Une seconde solution passerait par la réintroduction des buffers spécifiques qui ont été abandonnés dans la dernière version de l’EFSF. Ainsi, sur ses premières émissions obligataires, la Facilité gardait près de 30% des montants adjugés comme coussin de sécurité. Ce système offre l’avantage de ne pas toucher aux garanties mais vient minimiser la capacité réelle de financement de l’EFSF (que l’on tienne compte de l’introduction de leviers ou non).

En l’absence de réaction de la part de l’EFSF, il est probable que la note de la facilité soit abaissée au même niveau que la France. En termes de valorisation, cette décision est relativement bien intégrée dans les prix avec des spreads EFSF-OAT proches de 0, notamment sur la zone 10 ans. Toutefois, avec une liquidité moins forte que les titres français, on ne peut exclure que l’EFSF finisse par traiter sur des niveaux plus larges contre France (8pb sur du 5 ans et 0pb à 10 ans pour le moment).

On peut imaginer qu’un downgrading pousserait les autorités européennes à mettre en avant l’ESM dont la structure de capital assure une stabilité plus grande que l’EFSF.

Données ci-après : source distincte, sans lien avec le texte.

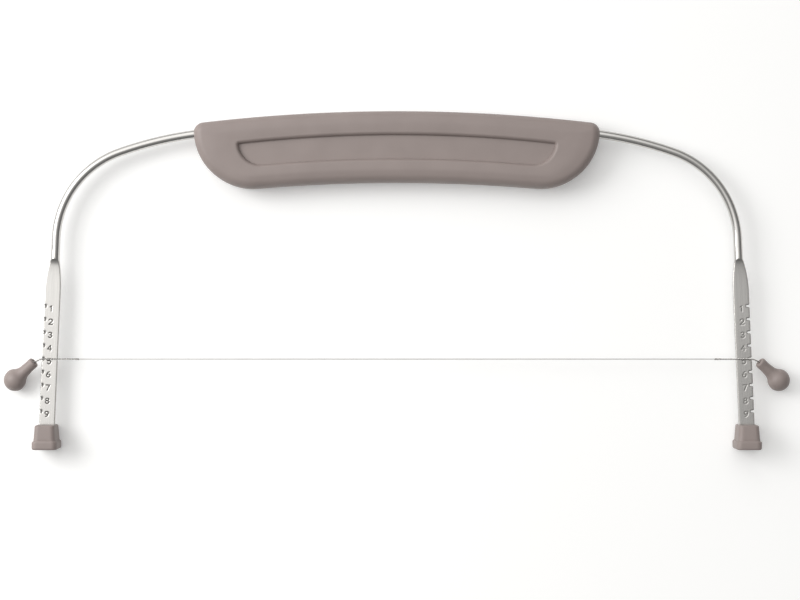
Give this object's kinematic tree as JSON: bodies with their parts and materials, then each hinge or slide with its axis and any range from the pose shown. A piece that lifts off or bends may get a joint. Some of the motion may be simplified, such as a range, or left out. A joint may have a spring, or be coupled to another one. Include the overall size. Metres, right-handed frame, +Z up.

Par ailleurs, les décisions de S&P auront des implications pour les supra et agences. La France et l’Autriche représentent près de 18% du capital de la BEI (capital souscrit de €232Mds) et du budget de l’UE (€147.2Mds en 2012). Pour les agences nationales, les conséquences en termes de rating seront directes. Il est donc vraisemblable que la vague de downgrades se poursuive dans les prochains jours.

NOTES

  1. Un « outlook négatif » ouvre la voie à une dégradation d’un ou plusieurs crans à horizon deux ans, avec une probabilité d’environ 30%.
  2. Moody’s a annoncé qu’elle examinait actuellement les perspectives attachées aux notations souveraines européennes et qu’elle communiquerait sur ses nouvelles perspectives au cours du premier trimestre 2012.
  3. Sur ce sujet, voir Why trade imbalances for creditors as well as debtors in the Eurozone are weighing on growth, S&P, Dec 1, 2011.
  4. Pour la méthodologie exhaustive, voir Sovereign government rating methodology and assumptions, S&P, June 30, 2011.